In 1997, HUD canceled the Hamilton contract over what it claimed were accounting errors involving the program; an investigation into Hamilton Securities was launched by the HUD Inspector-General, the FBI, and the Securities and Exchange Commission. According to Fitts, the investigation was undertaken as retribution against her; she claimed that Community Wizard data revealed that some federally guaranteed mortgage securities may have been fraudulently issued. One outside complainant, a government contractor, charged insider dealing and bid rigging in its contention that Hamilton Securities had obtained its HUD business due to favoritism. In 2002 the investigation was closed, and investigators stated they had found no evidence of wrongdoing by Fitts or Hamilton Securities.

Fitts was a member of the Global Business Network's "Worldview" from 1996-1997, and served on the advisory board for The Arlington Institute from June 1998 to June 2000.

===Writing and commentary===

Fitts has researched and commented on government spending. In a 2004 study published in World Affairs: The Journal of International Issues, she purported to find "evidence that a very large proportion of the nation's wealth is being illegally diverted since several decades into secret, unaccountable channels and programmes with unspecified purposes, including covert operations and subversions abroad and clandestine military R&D at home. Public institutions have been infiltrated and taken over by shadowy groups in the service of powerful private and vested interests, often at the expense of the common good."

In 2017 Fitts co-authored a report, with Michigan State University economist Mark Skidmore, that claimed to find $21 trillion in "unauthorized spending" by the U.S. Department of Defense and U.S. Department of Housing and Urban Development over a 17-year period.

Fitts has claimed that HUD's mission of spurring economic growth is secondary to what she contends is its use as a fundraising mechanism for military and intelligence agencies involving a complex securities scheme using HUD-backed Ginnie Mae investments. According to Fitts, HUD overpays to rehabilitate public housing and funnels the difference into unaudited black budget programs at the behest of national security agencies.

During the United States presidential election, 2016, Fitts supported the campaign of Donald Trump. On December 8, 2020, Trump retweeted one of Fitts' tweets which linked to an article on Breitbart.
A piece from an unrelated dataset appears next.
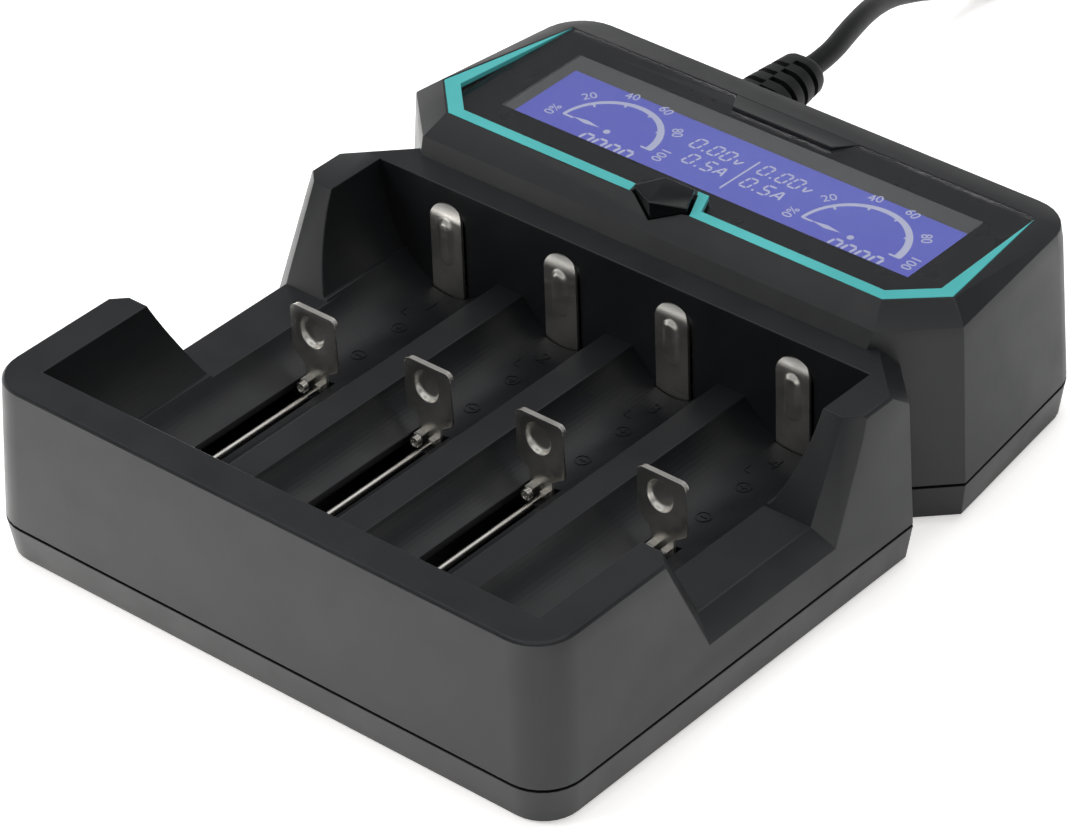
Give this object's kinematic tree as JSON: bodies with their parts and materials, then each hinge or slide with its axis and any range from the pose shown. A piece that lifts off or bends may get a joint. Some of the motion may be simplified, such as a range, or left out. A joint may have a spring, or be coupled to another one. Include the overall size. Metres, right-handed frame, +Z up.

She has donated to political campaigns of Democrats Cynthia McKinney and Marcy Kaptur, and Republicans Rand Paul and Thomas Massie.

According to The Washington Post, during the COVID-19 pandemic, Fitts "worked with anti-vaccine activist Robert F. Kennedy Jr. to promote unfounded claims about the pandemic and to oppose lockdown measures put in place to slow the spread of the virus" and recorded a lengthy interview as part of the 2020 film Planet Lockdown which The Washington Post reports parroted "false claims about the pandemic". She has given interviews in alternate media, such as kla.tv, alleging fraud in the US central banking system and US government ("21 trillion dollars have been stolen") and "massive fraud" in the 2020 election and Electoral fraud in US elections for many years before 2020.